Mauricio_Vega_Luna_Nuestra_Revista.jpgMauricio Vega Luna

El voto por Donald Trump no debería ser desestimado como un mero triunfo de la maldad, la desinformación o el resentimiento. Interpretarlo así simplifica en exceso el fenómeno y refleja un discurso similar al de la oposición mexicana, moralmente derrotada e incapaz de entender las razones de su propia caída. En lugar de lamentarse o culpar a votantes descontentos, un movimiento que aspire a recuperar la presidencia en Estados Unidos debe detenerse a analizar por qué está perdiendo la batalla cultural.

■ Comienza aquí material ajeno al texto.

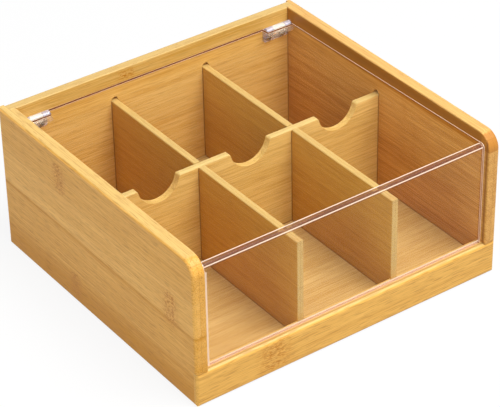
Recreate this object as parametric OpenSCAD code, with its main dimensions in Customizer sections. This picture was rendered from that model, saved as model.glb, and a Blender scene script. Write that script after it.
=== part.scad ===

Para comprender esta situación, los conceptos de “guerra de posiciones” y “guerra de movimientos” del teórico italiano Antonio Gramsci ofrecen una perspectiva útil. Estos conceptos ayudan a explicar las estrategias necesarias para ganar terreno, tanto en la cultura como en el ámbito electoral:

- Guerra de posiciones: Este tipo de lucha se da en el campo de la sociedad civil, en espacios como la cultura, la educación y los medios de comunicación. Aquí la idea es ocupar posiciones clave dentro de estas estructuras para influir y transformar los valores y las mentalidades de las personas. Es un proceso lento, pero al modificar poco a poco el sentido común, se construye una hegemonía que otorga poder cultural y moral a largo plazo.

- Guerra de movimientos: Este concepto, en contraste, representa una lucha directa y abierta, más aplicable en tiempos de crisis, donde se busca una transformación rápida. En lugar de construir influencia gradual, la guerra de movimientos es el enfrentamiento directo entre el pueblo y el poder político, y se asocia más a situaciones revolucionarias.

Gramsci observó que en sociedades altamente institucionalizadas, como Estados Unidos, la guerra de posiciones suele ser más efectiva para cambiar el curso político que una guerra de movimientos. La estrategia de movimientos rápidos puede ser tentadora, pero carece de la solidez y el arraigo cultural que ofrece una influencia gradual en la sociedad.

En Estados Unidos, la batalla política parece haberse trasladado a la batalla cultural, donde el sentido común de la mayoría—progresista o conservador—define los límites de lo posible. En las últimas décadas, la derecha ha invertido significativamente en su influencia cultural, logrando que, llegado el momento de la elección, el terreno esté más favorable para los actores conservadores que para los progresistas. La operación política centrada solo en la recaudación de fondos y movilización de voluntarios ha demostrado ser insuficiente para ganar elecciones; lo que realmente importa es la capacidad de conectar con la gente en el ámbito cultural y simbólico.

Culpar a los latinos o afroamericanos de “traicionar” sus raíces no tiene sentido. En lugar de responsabilizar a estos grupos, los demócratas deben preguntarse por qué la comunidad dejó de verlos como sus representantes. Quizás la respuesta esté en su limitada conexión cultural: mientras que los republicanos ofrecieron una narrativa ilusionante, aunque distorsionada, los demócratas no lograron posicionarse como un verdadero aliado. Esto no se resuelve solo con figuras simbólicas, como una candidata de una comunidad marginada. Los votantes de color, que deberían haber sido su base natural, vieron en esta candidata a otra política del establishment, no una verdadera representante de sus intereses.

Para contrarrestar el impacto cultural de Trump, los progresistas debieron haber priorizado una guerra de posiciones más efectiva. En lugar de confiar en gestos simbólicos, tendrían que haber apuntado a los multimillonarios como Trump como verdaderos adversarios, y a activistas genuinos como Bernie Sanders o Alexandria Ocasio-Cortez como aliados de las clases trabajadoras y marginadas. Mientras tanto, los conservadores detrás de Trump invirtieron tiempo, dinero y esfuerzo en convencer a la población de que hombres millonarios como él—aunque distantes de su realidad—podrían mejorar sus condiciones de vida.

Desmontar esta narrativa requerirá tiempo, esfuerzo y autocrítica dentro del Partido Demócrata. Solo así se podrá construir un sentido común más humanista y menos individualista entre el pueblo estadounidense, para que en futuras elecciones se elija a quienes realmente representen los intereses de la mayoría, y no los de una élite privilegiada.